Sin pretender agotar el tema, sino más bien mostrar los principios en torno a los cuales ordenar una búsqueda, podemos decir que el primer desafío a cubrir es la creación de sensores lo suficientemente potentes que permitan recodificar la vivencia que el ciudadano común tiene de los problemas que lo afectan. El objetivo es tener un diagnóstico real de cómo cada sujeto vive su relación con la autoridad o las empresas que le cobran por sus servicios básicos. No es posible seguir haciendo política sólo desde el aparato estatal o administrativo y elaborar soluciones y políticas sólo basándose en la racionalidad burocrática. La sociedad civil posee una serie de recursos que son fundamentales para reconstruir la representatividad perdida.

Asociado al fenómeno anterior, se hace necesario como segundo desafío la instalación de umbrales protectores de la ciudadanía frente a los poderes que pudiesen perjudicarlo. Es necesario construir una red de protección que permita a la ciudadanía ejercer sus derechos con un piso de tranquilidad básica. Estos umbrales no deben ser implementados sólo desde los organismos de gobierno (ello reproduciría la situación actual), ellos deben responder a las capacidades que la propia sociedad civil pueda poner en acción frente a las racionalidades que buscan la reproducción de un orden sutil pero marcadamente autoritario y el beneficio económico exclusivo.

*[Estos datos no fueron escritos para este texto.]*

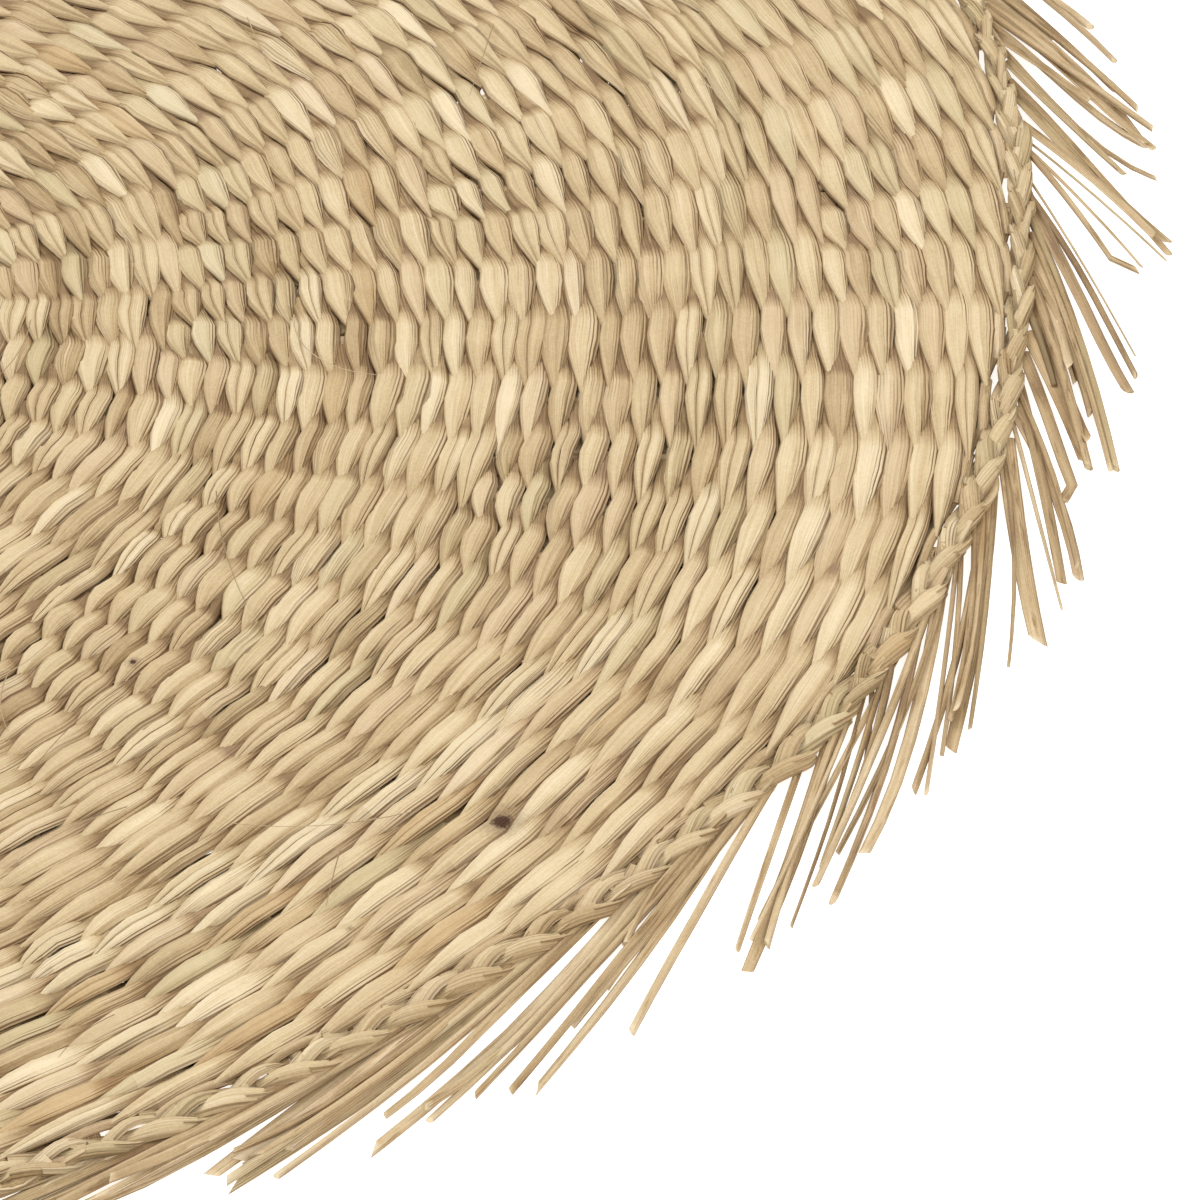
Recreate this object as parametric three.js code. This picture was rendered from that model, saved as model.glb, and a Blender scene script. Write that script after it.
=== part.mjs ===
// Round placemat twined from rush: a flat woven disc, a braided rim and a swept fringe.
// Millimetres, +Z up. The origin is the centre of the flat underside, which rests on the table.
// A bearing is an angle about +Z, counted from +X towards +Y.
import * as THREE from 'three';

// Driving dimensions
const rimRadius = 185; // middle of the braid where the mat is at its nominal size
const clearance = 0.3; // between the disc, the braid and the strip that holds the fringe
const fieldThickness = 4;
const ribDepth = 0.6; // a spoke's ridge over the furrow beside it
const edgeDrop = 1.2; // the last woven row is lower than the field
const edgeRound = 2.4; // width of the last woven row's rounded shoulder
const spokeLean = 6.8; // degrees that the spokes lean off the radius
const braidWidth = 5.8;
const braidHeight = 4;
const braidBumps = 135; // strand crossings along each side of the braid
const stripWidth = 1.4;
const stripHeight = 1.8;
const strandCount = 200;
const strandHeight = 1.4; // at the root
const strandTipHeight = 0.7;

// Walks once round the mat. reach is the radius at the middle of the braid, fringe is how far the
// tips stand out from the braid, and lean is the strands' angle off the rim in degrees.
const roundTheMat = [
  { bearing: -180, reach: 185.0, fringe: 15, lean: 20 },
  { bearing: -150, reach: 186.2, fringe: 15, lean: 22 },
  { bearing: -120, reach: 185.4, fringe: 16, lean: 21 },
  { bearing: -95, reach: 184.2, fringe: 14, lean: 19 },
  { bearing: -75, reach: 183.3, fringe: 12, lean: 16 },
  { bearing: -57, reach: 183.0, fringe: 11, lean: 15 },
  { bearing: -47, reach: 184.8, fringe: 14, lean: 19 },
  { bearing: -36, reach: 187.0, fringe: 18, lean: 21 },
  { bearing: -25, reach: 186.8, fringe: 17, lean: 21 },
  { bearing: -13, reach: 185.2, fringe: 16, lean: 21 },
  { bearing: -3, reach: 184.6, fringe: 16, lean: 21 },
  { bearing: 10, reach: 185.2, fringe: 15, lean: 20 },
  { bearing: 35, reach: 184.4, fringe: 15, lean: 21 },
  { bearing: 62, reach: 185.0, fringe: 15, lean: 20 },
  { bearing: 90, reach: 186.0, fringe: 17, lean: 21 },
  { bearing: 120, reach: 185.4, fringe: 15, lean: 22 },
  { bearing: 150, reach: 184.2, fringe: 14, lean: 20 },
  { bearing: 180, reach: 185.0, fringe: 15, lean: 20 },
];

// Rings of the woven disc from the edge inwards. Spokes are added as the mat grows.
const fieldRings = [
  { share: 1.0, spokes: 84 },
  { share: 0.985, spokes: 84 },
  { share: 0.86, spokes: 84 },
  { share: 0.72, spokes: 84 },
  { share: 0.58, spokes: 84 },
  { share: 0.5, spokes: 42 },
  { share: 0.4, spokes: 42 },
  { share: 0.3, spokes: 42 },
  { share: 0.24, spokes: 21 },
  { share: 0.16, spokes: 21 },
  { share: 0.1, spokes: 21 },
  { share: 0.05, spokes: 21 },
];

const fullTurn = 2 * Math.PI;
const radians = THREE.MathUtils.degToRad;

// A column of the table above at any bearing, eased between its rows.
function around(bearing, column) {
  const degrees = THREE.MathUtils.euclideanModulo(THREE.MathUtils.radToDeg(bearing) + 180, 360) - 180;
  const next = roundTheMat.findIndex((row) => row.bearing > degrees);
  const low = roundTheMat[next - 1];
  const high = roundTheMat[next];
  const along = (degrees - low.bearing) / (high.bearing - low.bearing);
  const eased = (1 - Math.cos(Math.PI * along)) / 2;
  return THREE.MathUtils.lerp(low[column], high[column], eased);
}

// A repeatable spread between -1 and 1, different for each strand.
function scatter(index, salt) {
  return 2 * THREE.MathUtils.euclideanModulo(Math.sin(index * 12.9898 + salt * 78.233) * 43758.5453, 1) - 1;
}

// Collects the corners and faces of one closed body.
class Body {
  constructor() {
    this.corners = [];
    this.faces = [];
  }

  // A corner at a bearing and a distance from the middle of the braid, which follows the outline.
  corner(bearing, fromBraid, height) {
    const radius = around(bearing, 'reach') + fromBraid;
    return this.point(bearing, radius, height);
  }

  point(bearing, radius, height) {
    this.corners.push(radius * Math.cos(bearing), radius * Math.sin(bearing), height);
    return this.corners.length / 3 - 1;
  }

  triangle(a, b, c) {
    this.faces.push(a, b, c);
  }

  quad(a, b, c, d) {
    this.triangle(a, b, c);
    this.triangle(a, c, d);
  }

  mesh(name, colour, roughness) {
    const geometry = new THREE.BufferGeometry();
    geometry.setAttribute('position', new THREE.Float32BufferAttribute(this.corners, 3));
    geometry.setIndex(this.faces);
    geometry.computeVertexNormals();
    const material = new THREE.MeshStandardMaterial({ color: colour, roughness, metalness: 0 });
    const result = new THREE.Mesh(geometry, material);
    result.name = name;
    return result;
  }
}

// Bearing of a spoke at a share of the radius: the spokes wind slowly as they go out.
function leaning(bearing, share) {
  return bearing + Math.tan(radians(spokeLean)) * Math.log(share);
}

// The woven disc: flat below, with a ridge over each spoke and a furrow between spokes above.
function wovenField() {
  const body = new Body();
  const edge = -braidWidth / 2 - clearance;
  const rings = fieldRings.map(({ share, spokes }) => {
    const ring = [];
    const fromEdge = rimRadius * (1 - share);
    const drop = edgeDrop * Math.max(0, 1 - fromEdge / edgeRound);
    for (let half = 0; half < 2 * spokes; half += 1) {
      const bearing = leaning((half * fullTurn) / (2 * spokes), share);
      const radius = (around(bearing, 'reach') + edge) * share;
      const furrow = half % 2 === 0 ? 0 : ribDepth;
      ring.push(body.point(bearing, radius, fieldThickness - furrow - drop));
    }
    return ring;
  });

  for (let level = 0; level + 1 < rings.length; level += 1) {
    joinRings(body, rings[level], rings[level + 1]);
  }
  const innermost = rings[rings.length - 1];
  const crown = body.point(0, 0, fieldThickness);
  innermost.forEach((corner, index) => {
    body.triangle(crown, corner, innermost[(index + 1) % innermost.length]);
  });

  // The upright edge and the flat underside
  const rim = rings[0];
  const foot = rim.map((corner) => {
    body.corners.push(body.corners[3 * corner], body.corners[3 * corner + 1], 0);
    return body.corners.length / 3 - 1;
  });
  const heel = body.point(0, 0, 0);
  rim.forEach((corner, index) => {
    const after = (index + 1) % rim.length;
    body.quad(foot[index], foot[after], rim[after], corner);
    body.triangle(heel, foot[after], foot[index]);
  });
  return body.mesh('woven_field', 0xd2bd8f, 0.72);
}

// Faces between two rings. Where the inner ring has half as many spokes, each of its steps takes
// two steps of the outer one.
function joinRings(body, outer, inner) {
  const steps = outer.length / inner.length;
  inner.forEach((corner, index) => {
    const after = inner[(index + 1) % inner.length];
    const first = outer[index * steps];
    const last = outer[((index + 1) * steps) % outer.length];
    if (steps === 1) {
      body.quad(corner, first, last, after);
      return;
    }
    const middle = outer[index * steps + 1];
    body.triangle(corner, first, middle);
    body.triangle(corner, middle, after);
    body.triangle(middle, last, after);
  });
}

// The plait round the edge: its crest swings from side to side, with a bump at each crossing.
function braidedRim() {
  const body = new Body();
  const half = braidWidth / 2;
  const stations = 2 * braidBumps;
  const pinch = 0.7; // how far a side draws in between its bumps
  const swing = 0.9; // how far the crest moves off the middle
  const dip = 0.7; // how much lower a shoulder lies between its bumps
  const shoulder = 0.62 * braidHeight;
  const sections = [];
  for (let station = 0; station < stations; station += 1) {
    const bearing = (station * fullTurn) / stations;
    const outward = station % 2 === 0;
    const inner = -half + (outward ? pinch : 0);
    const outer = half - (outward ? 0 : pinch);
    sections.push([
      body.corner(bearing, inner, 0),
      body.corner(bearing, outer, 0),
      body.corner(bearing, outer, shoulder - (outward ? 0 : dip)),
      body.corner(bearing, outward ? swing : -swing, braidHeight),
      body.corner(bearing, inner, shoulder - (outward ? dip : 0)),
    ]);
  }
  sections.forEach((section, index) => {
    const following = sections[(index + 1) % stations];
    section.forEach((corner, side) => {
      const next = (side + 1) % section.length;
      body.quad(corner, following[side], following[next], section[next]);
    });
  });
  return body.mesh('braided_rim', 0xcbb486, 0.7);
}

// The spoke ends: each grows out of the strip's outer wall, runs back against the bearing at the
// local lean, lies level on the table and ends in a slanted cut.
function fringe() {
  const body = new Body();
  const inside = braidWidth / 2 + clearance;
  const outside = inside + stripWidth;
  const pitch = fullTurn / strandCount;
  const rootShare = 0.6; // of the pitch, along the strip
  const middleShare = 0.56;
  const tipShare = 0.24;
  const bend = 0.5; // where along a strand its middle section lies
  const lengthSpread = 0.3;
  const leanSpread = 0.5; // degrees
  const stripCorners = (bearing, wallHeight) => [
    body.corner(bearing, inside, 0),
    body.corner(bearing, outside, 0),
    body.corner(bearing, outside, wallHeight),
    body.corner(bearing, inside, stripHeight),
  ];

  // Four corners across a strand at one distance from the strip
  const strandSection = (root, lean, distance, share, height) => {
    const radius = around(root, 'reach') + outside + distance;
    const centre = root - distance / Math.tan(lean) / radius;
    const halfWidth = (share * pitch) / 2;
    return [
      body.point(centre - halfWidth, radius, 0),
      body.point(centre + halfWidth, radius, 0),
      body.point(centre + halfWidth, radius, height),
      body.point(centre - halfWidth, radius, height),
    ];
  };

  const marks = [];
  for (let strand = 0; strand < strandCount; strand += 1) {
    const root = strand * pitch;
    marks.push(stripCorners(root - (rootShare * pitch) / 2, strandHeight));
    marks.push(stripCorners(root + (rootShare * pitch) / 2, strandHeight));
  }
  marks.forEach((mark, index) => {
    const following = marks[(index + 1) % marks.length];
    body.quad(mark[0], following[0], following[1], mark[1]);
    body.quad(mark[2], following[2], following[3], mark[3]);
    body.quad(mark[3], following[3], following[0], mark[0]);
    const betweenStrands = index % 2 === 1;
    if (betweenStrands) {
      body.quad(mark[1], following[1], following[2], mark[2]);
    }
  });

  for (let strand = 0; strand < strandCount; strand += 1) {
    const root = strand * pitch;
    const before = marks[2 * strand];
    const after = marks[2 * strand + 1];
    const lean = radians(around(root, 'lean') + leanSpread * scatter(strand, 1));
    const standOut = around(root, 'fringe') * (1 + lengthSpread * (scatter(strand, 2) - 0.5)) - stripWidth;
    const middleHeight = THREE.MathUtils.lerp(strandHeight, strandTipHeight, bend);
    const sections = [
      [before[1], after[1], after[2], before[2]],
      strandSection(root, lean, bend * standOut, middleShare, middleHeight),
      strandSection(root, lean, standOut, tipShare, strandTipHeight),
    ];
    for (let level = 0; level + 1 < sections.length; level += 1) {
      const near = sections[level];
      const far = sections[level + 1];
      for (let side = 0; side < near.length; side += 1) {
        const next = (side + 1) % near.length;
        body.quad(near[side], near[next], far[next], far[side]);
      }
    }
    const tip = sections[sections.length - 1];
    body.quad(tip[0], tip[1], tip[2], tip[3]);
  }
  return body.mesh('fringe', 0xccb484, 0.75);
}

const placemat = new THREE.Group();
placemat.add(wovenField(), braidedRim(), fringe());

export default placemat;
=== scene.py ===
# A round placemat twined from rush leaves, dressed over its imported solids. Metres, +Z up.
import math

import bpy
import numpy as np
from mathutils import Matrix, Vector


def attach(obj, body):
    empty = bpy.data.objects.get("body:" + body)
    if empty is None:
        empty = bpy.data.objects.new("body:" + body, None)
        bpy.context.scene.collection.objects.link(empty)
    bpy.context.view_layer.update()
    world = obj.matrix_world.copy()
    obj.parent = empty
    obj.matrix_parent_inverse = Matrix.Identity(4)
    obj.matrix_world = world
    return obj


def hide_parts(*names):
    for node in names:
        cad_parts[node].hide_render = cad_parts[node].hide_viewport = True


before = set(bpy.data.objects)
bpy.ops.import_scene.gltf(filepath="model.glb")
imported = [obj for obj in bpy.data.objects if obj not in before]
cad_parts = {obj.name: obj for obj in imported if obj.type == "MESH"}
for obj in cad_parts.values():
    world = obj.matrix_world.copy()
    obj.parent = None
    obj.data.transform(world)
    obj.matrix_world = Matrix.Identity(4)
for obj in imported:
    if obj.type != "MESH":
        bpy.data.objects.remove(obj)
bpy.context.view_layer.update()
mm = 0.001
rng = np.random.default_rng(11)

# The mat's own sizes. A bearing is an angle about +Z from +X, and clockwise means seen from above.
matShape = {
    "rimRadius": 185 * mm,  # middle of the braid
    "rowPitch": 3.4 * mm,
    "lastRow": 4.7 * mm,  # middle of the last row, inside the middle of the braid
    "firstRow": 2.1 * mm,  # radius of the first row
    "midHeight": 2.05 * mm,  # height of the spokes above the table
    "spokeLean": 6.8,  # degrees off the radius
}

# Walks round the mat: the braid's radius, how far the fringe stands out, its lean off the rim and width.
roundTheMat = [
    {"bearing": -180, "reach": 185.0, "fringe": 16, "lean": 18, "broad": 1.0},
    {"bearing": -150, "reach": 186.2, "fringe": 16, "lean": 20, "broad": 1.0},
    {"bearing": -120, "reach": 185.4, "fringe": 17, "lean": 19, "broad": 1.1},
    {"bearing": -95, "reach": 184.2, "fringe": 14, "lean": 15, "broad": 1.1},
    {"bearing": -78, "reach": 183.3, "fringe": 10, "lean": 9, "broad": 1.1},
    {"bearing": -57, "reach": 183.0, "fringe": 10, "lean": 9, "broad": 1.15},
    {"bearing": -47, "reach": 184.8, "fringe": 15, "lean": 15, "broad": 0.9},
    {"bearing": -36, "reach": 187.0, "fringe": 19, "lean": 17, "broad": 0.8},
    {"bearing": -25, "reach": 186.8, "fringe": 18, "lean": 18, "broad": 0.85},
    {"bearing": -13, "reach": 185.2, "fringe": 17, "lean": 21, "broad": 0.8},
    {"bearing": -3, "reach": 184.6, "fringe": 18, "lean": 24, "broad": 0.9},
    {"bearing": 10, "reach": 185.2, "fringe": 17, "lean": 23, "broad": 0.9},
    {"bearing": 35, "reach": 184.4, "fringe": 16, "lean": 20, "broad": 1.0},
    {"bearing": 62, "reach": 185.0, "fringe": 16, "lean": 18, "broad": 1.0},
    {"bearing": 90, "reach": 186.0, "fringe": 18, "lean": 19, "broad": 1.2},
    {"bearing": 120, "reach": 185.4, "fringe": 16, "lean": 20, "broad": 1.0},
    {"bearing": 150, "reach": 184.2, "fringe": 15, "lean": 18, "broad": 1.1},
    {"bearing": 180, "reach": 185.0, "fringe": 16, "lean": 18, "broad": 1.0},
]


def around(bearing, column):
    # a column of the table above at any bearing in radians, eased between its rows
    degrees = (np.degrees(bearing) + 180) % 360 - 180
    marks = np.array([row["bearing"] for row in roundTheMat], float)
    values = np.array([row[column] for row in roundTheMat], float)
    low = np.clip(np.searchsorted(marks, degrees, side="right") - 1, 0, len(marks) - 2)
    along = (degrees - marks[low]) / (marks[low + 1] - marks[low])
    eased = (1 - np.cos(np.pi * along)) / 2
    return values[low] + (values[low + 1] - values[low]) * eased


# The braid is pulled tighter on the +X side, between two bearings in degrees
braidPull = {"share": 0.26, "first": -22, "easeIn": 8, "last": 24, "easeOut": 12}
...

Como puede observarse, los desafíos para una acción progresista se encuentran en una sabia auto limitación del poder que se ostenta y una apuesta radical por las riquezas que ofrece la subjetividad de la sociedad civil. Para el caso de la Concertación, ello significa romper con la esclerosis de poder que la afecta y que durante el último tiempo no le han permitido renovar sus recursos de representación.

Claro está que si la Concertación quiere imponer una solución responsable en el largo plazo a su crisis, no debería plegarse a una opción puramente mediática y que se haga eco del discurso que deslegitima la política.